Three years ago, Fiat Chrysler Chief Marketing Officer Olivier Francois approached Carl Sagan’s widow, Ann Druyan, with an idea: Would it be OK if the brand used her husband’s famous “Pale Blue Dot” passage in a Jeep ad?
It was, on the face of it, an outlandish pitch. Sagan’s words, which describe a picture of Earth captured from the far reaches of space in 1990 by NASA’s Voyager 1, have come to symbolize the fragility of our planet, a rallying cry for environmentalists. Jeep is a gas-burning SUV -- not an image that Druyan wanted linked with her late husband, the famous astronomer and science writer.

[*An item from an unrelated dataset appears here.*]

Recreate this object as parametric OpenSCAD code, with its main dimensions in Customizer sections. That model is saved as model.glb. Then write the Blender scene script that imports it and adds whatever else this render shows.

“My first question was, 'Is this for an internal combustion engine?' And he said yes. And I said, please come back when you have an electric vehicle,” Druyan recalled in an interview this week.
Francois, known for never taking no for an answer, did not give up on the idea.
And when the automaker finally green-lit plans to electrify Jeep’s lineup, he got Druyan back on the phone.
“He said, Annie, we built you a car. And I was so flattered and delighted,” says Druyan, a longtime writer and producer and founder and CEO of Cosmos Studios, a maker of science-based entertainment.
The resulting ad -- which debuts on television next week during Fox’s broadcast of “Cosmos: Possible Worlds” -- comes at a key moment for Jeep as it begins an electric ambush that, in the coming years, will include electrification options on all of its nameplates.
“We are committed to make Jeep the greenest SUV brand,” Christian Meunier, the brand’s global president, said in a statement earlier this month.